⟨
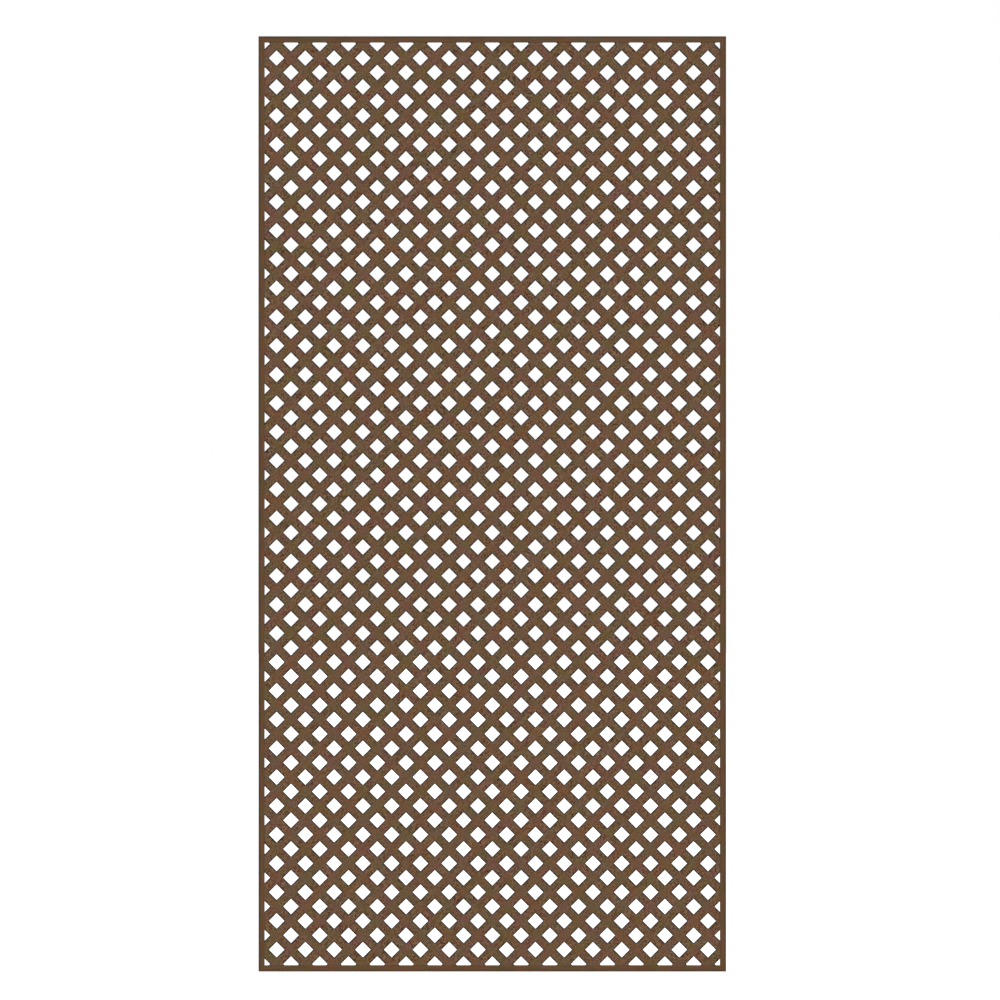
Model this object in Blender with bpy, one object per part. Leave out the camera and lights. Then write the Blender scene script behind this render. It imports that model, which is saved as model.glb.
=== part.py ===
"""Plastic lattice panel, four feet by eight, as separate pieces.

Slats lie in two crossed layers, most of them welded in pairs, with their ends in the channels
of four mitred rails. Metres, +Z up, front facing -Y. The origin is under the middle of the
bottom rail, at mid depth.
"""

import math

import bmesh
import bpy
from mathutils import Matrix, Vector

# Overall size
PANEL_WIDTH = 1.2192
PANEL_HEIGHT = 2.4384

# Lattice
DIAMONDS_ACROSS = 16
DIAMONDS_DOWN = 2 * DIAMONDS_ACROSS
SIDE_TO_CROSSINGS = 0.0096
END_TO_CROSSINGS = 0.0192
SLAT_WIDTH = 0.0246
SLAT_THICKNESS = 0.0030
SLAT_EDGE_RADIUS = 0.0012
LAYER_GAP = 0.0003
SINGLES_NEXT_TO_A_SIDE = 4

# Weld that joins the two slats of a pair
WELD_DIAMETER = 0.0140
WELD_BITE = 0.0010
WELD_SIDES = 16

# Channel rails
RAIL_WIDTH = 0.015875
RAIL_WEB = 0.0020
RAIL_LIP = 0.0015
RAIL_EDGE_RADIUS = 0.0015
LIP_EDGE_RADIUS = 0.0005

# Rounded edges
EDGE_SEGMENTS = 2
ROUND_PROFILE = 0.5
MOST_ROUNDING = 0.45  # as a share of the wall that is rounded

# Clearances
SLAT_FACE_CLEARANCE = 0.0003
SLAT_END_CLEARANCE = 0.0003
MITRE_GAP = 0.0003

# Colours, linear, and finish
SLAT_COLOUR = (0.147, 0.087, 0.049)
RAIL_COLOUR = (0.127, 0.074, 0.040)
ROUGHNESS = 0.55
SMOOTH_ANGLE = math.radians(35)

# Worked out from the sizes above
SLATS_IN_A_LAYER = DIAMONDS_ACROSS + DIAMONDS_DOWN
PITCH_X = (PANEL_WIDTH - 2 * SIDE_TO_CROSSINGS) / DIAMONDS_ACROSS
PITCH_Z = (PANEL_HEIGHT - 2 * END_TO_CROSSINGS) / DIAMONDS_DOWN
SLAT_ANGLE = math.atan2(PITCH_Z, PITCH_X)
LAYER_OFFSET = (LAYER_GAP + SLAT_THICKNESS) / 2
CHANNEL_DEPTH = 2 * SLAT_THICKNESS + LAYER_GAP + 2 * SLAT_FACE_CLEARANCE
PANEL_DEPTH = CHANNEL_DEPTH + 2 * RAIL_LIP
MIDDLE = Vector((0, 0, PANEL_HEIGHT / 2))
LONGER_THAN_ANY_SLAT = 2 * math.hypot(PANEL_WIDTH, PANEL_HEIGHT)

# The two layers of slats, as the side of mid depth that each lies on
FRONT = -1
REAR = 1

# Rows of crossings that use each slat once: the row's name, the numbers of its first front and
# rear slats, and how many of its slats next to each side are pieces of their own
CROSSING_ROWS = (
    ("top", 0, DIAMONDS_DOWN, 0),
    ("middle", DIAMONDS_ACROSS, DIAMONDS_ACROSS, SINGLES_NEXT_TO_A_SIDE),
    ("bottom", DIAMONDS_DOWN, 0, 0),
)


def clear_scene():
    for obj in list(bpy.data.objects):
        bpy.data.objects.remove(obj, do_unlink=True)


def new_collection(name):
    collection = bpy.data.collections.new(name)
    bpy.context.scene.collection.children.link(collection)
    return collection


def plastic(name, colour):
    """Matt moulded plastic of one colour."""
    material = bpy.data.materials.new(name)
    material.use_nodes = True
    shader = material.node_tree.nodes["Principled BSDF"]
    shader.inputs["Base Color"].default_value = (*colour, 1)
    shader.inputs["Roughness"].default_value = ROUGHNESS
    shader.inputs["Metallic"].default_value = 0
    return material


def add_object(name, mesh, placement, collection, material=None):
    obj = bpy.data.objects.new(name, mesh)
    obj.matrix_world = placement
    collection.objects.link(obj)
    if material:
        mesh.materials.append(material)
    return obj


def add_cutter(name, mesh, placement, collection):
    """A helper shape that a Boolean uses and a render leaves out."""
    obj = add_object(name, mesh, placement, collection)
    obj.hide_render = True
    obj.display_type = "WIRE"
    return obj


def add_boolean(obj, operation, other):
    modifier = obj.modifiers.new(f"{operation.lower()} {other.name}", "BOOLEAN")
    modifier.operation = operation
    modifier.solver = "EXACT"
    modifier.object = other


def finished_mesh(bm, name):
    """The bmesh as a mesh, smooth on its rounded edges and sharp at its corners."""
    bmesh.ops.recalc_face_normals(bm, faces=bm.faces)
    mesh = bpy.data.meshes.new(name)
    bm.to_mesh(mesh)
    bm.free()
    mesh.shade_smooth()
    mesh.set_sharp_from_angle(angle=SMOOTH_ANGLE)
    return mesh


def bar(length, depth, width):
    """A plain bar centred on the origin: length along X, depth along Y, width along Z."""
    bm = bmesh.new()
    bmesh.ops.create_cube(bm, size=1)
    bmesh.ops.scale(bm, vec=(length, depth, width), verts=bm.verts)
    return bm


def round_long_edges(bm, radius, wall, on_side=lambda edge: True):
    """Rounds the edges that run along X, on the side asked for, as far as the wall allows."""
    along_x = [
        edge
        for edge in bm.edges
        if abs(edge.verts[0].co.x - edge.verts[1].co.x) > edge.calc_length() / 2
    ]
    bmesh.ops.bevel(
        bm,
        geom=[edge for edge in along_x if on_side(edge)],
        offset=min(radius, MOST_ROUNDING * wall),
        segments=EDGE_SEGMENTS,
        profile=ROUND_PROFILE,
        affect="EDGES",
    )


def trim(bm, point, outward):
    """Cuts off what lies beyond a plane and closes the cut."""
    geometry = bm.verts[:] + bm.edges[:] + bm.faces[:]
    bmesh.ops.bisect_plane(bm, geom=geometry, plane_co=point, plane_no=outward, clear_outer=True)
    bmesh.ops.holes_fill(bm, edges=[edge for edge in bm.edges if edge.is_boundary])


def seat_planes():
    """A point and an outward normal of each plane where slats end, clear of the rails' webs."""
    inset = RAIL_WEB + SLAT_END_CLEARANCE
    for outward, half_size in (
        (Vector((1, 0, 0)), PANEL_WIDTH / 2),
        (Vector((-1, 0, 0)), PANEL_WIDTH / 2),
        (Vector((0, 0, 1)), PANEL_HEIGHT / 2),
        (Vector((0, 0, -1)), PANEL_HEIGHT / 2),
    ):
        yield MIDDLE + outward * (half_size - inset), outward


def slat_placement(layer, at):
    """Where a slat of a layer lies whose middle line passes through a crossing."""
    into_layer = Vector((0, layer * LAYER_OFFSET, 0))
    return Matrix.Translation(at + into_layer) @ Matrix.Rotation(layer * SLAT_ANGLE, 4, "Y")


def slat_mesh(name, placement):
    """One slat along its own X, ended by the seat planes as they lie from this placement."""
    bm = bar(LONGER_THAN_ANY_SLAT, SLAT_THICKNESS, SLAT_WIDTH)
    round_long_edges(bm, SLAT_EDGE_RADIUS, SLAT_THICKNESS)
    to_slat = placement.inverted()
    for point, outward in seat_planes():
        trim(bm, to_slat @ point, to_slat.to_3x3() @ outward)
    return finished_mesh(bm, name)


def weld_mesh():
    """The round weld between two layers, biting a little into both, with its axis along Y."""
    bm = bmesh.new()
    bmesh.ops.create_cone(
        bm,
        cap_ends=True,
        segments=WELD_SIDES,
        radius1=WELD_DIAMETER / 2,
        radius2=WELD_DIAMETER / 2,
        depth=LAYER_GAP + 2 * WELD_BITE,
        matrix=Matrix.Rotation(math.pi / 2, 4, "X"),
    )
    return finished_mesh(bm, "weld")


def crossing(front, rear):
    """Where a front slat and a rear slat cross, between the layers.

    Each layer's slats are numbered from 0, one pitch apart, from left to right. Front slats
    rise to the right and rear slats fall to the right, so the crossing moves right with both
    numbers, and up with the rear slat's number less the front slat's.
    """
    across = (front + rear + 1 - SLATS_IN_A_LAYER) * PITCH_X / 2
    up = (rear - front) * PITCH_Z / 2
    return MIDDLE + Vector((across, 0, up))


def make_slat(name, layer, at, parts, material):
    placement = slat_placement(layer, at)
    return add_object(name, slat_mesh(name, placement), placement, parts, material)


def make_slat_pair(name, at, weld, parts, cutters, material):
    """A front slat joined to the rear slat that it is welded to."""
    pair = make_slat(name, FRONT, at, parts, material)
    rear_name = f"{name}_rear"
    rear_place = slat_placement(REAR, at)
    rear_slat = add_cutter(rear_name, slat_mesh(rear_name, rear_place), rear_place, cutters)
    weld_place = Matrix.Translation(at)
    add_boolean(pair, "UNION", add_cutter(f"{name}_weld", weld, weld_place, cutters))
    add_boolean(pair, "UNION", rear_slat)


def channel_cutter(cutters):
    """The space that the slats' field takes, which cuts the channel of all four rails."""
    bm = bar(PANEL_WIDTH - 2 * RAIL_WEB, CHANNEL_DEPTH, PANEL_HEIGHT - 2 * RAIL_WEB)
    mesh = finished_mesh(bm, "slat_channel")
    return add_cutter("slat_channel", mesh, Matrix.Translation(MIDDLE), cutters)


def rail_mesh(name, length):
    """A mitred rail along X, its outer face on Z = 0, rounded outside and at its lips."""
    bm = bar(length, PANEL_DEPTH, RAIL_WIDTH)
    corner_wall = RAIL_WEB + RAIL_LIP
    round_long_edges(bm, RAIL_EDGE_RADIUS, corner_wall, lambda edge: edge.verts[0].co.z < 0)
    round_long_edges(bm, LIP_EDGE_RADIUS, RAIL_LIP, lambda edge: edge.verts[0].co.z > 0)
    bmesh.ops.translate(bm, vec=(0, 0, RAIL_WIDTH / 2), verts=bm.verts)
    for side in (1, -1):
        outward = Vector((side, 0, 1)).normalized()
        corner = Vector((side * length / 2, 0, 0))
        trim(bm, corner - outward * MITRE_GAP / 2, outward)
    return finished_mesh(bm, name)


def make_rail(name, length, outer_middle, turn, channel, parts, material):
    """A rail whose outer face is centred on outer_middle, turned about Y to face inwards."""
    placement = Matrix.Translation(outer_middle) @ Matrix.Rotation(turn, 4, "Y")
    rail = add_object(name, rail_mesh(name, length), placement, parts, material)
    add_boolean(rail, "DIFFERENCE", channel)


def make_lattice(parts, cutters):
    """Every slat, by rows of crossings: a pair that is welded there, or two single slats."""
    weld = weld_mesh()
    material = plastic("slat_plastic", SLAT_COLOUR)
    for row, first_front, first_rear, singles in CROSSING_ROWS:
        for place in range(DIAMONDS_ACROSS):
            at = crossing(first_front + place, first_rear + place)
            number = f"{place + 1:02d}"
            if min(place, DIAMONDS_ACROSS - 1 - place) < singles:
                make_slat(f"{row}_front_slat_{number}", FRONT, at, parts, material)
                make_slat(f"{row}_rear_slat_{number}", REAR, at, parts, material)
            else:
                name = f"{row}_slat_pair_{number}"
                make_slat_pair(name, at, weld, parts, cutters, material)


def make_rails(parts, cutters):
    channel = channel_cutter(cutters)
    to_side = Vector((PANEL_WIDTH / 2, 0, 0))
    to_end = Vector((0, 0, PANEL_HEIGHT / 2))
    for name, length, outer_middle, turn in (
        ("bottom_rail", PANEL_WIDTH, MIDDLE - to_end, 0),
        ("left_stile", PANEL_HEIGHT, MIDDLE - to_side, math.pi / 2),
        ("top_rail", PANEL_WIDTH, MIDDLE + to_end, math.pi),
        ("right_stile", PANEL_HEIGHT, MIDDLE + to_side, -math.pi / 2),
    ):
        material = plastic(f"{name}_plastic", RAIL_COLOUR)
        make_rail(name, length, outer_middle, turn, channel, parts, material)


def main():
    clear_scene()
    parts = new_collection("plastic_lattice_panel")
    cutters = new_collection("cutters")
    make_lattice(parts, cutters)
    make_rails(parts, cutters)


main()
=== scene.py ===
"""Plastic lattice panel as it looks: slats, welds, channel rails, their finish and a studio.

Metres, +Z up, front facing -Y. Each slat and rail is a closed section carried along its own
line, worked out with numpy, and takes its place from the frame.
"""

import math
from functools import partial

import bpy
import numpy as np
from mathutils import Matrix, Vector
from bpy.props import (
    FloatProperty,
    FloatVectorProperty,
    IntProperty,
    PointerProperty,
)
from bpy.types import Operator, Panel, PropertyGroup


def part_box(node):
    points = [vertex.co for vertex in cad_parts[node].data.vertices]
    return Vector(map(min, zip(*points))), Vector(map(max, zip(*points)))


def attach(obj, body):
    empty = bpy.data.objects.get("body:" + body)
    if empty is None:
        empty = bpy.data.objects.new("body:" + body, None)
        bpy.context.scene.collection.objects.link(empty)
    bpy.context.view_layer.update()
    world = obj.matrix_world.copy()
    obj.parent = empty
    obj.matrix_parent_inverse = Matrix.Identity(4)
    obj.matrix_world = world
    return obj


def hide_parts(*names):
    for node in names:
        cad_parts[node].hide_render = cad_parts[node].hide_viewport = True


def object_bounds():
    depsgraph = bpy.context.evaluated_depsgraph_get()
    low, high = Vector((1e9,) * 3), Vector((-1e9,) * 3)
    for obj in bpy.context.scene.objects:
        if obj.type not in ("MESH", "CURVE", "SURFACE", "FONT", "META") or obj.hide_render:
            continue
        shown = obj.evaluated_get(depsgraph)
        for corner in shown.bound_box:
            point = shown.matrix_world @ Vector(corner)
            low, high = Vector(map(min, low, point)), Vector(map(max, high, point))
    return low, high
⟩
In the listing above, find the line with "for name, length, outer_middle, turn" and the line with "for corner in", then print exactly those two lines and every line between them, and nothing more.

» **Result of the exercise**:
    for name, length, outer_middle, turn in (
        ("bottom_rail", PANEL_WIDTH, MIDDLE - to_end, 0),
        ("left_stile", PANEL_HEIGHT, MIDDLE - to_side, math.pi / 2),
        ("top_rail", PANEL_WIDTH, MIDDLE + to_end, math.pi),
        ("right_stile", PANEL_HEIGHT, MIDDLE + to_side, -math.pi / 2),
    ):
        material = plastic(f"{name}_plastic", RAIL_COLOUR)
        make_rail(name, length, outer_middle, turn, channel, parts, material)


def main():
    clear_scene()
    parts = new_collection("plastic_lattice_panel")
    cutters = new_collection("cutters")
    make_lattice(parts, cutters)
    make_rails(parts, cutters)


main()
=== scene.py ===
"""Plastic lattice panel as it looks: slats, welds, channel rails, their finish and a studio.

Metres, +Z up, front facing -Y. Each slat and rail is a closed section carried along its own
line, worked out with numpy, and takes its place from the frame.
"""

import math
from functools import partial

import bpy
import numpy as np
from mathutils import Matrix, Vector
from bpy.props import (
    FloatProperty,
    FloatVectorProperty,
    IntProperty,
    PointerProperty,
)
from bpy.types import Operator, Panel, PropertyGroup


def part_box(node):
    points = [vertex.co for vertex in cad_parts[node].data.vertices]
    return Vector(map(min, zip(*points))), Vector(map(max, zip(*points)))


def attach(obj, body):
    empty = bpy.data.objects.get("body:" + body)
    if empty is None:
        empty = bpy.data.objects.new("body:" + body, None)
        bpy.context.scene.collection.objects.link(empty)
    bpy.context.view_layer.update()
    world = obj.matrix_world.copy()
    obj.parent = empty
    obj.matrix_parent_inverse = Matrix.Identity(4)
    obj.matrix_world = world
    return obj


def hide_parts(*names):
    for node in names:
        cad_parts[node].hide_render = cad_parts[node].hide_viewport = True


def object_bounds():
    depsgraph = bpy.context.evaluated_depsgraph_get()
    low, high = Vector((1e9,) * 3), Vector((-1e9,) * 3)
    for obj in bpy.context.scene.objects:
        if obj.type not in ("MESH", "CURVE", "SURFACE", "FONT", "META") or obj.hide_render:
            continue
        shown = obj.evaluated_get(depsgraph)
        for corner in shown.bound_box:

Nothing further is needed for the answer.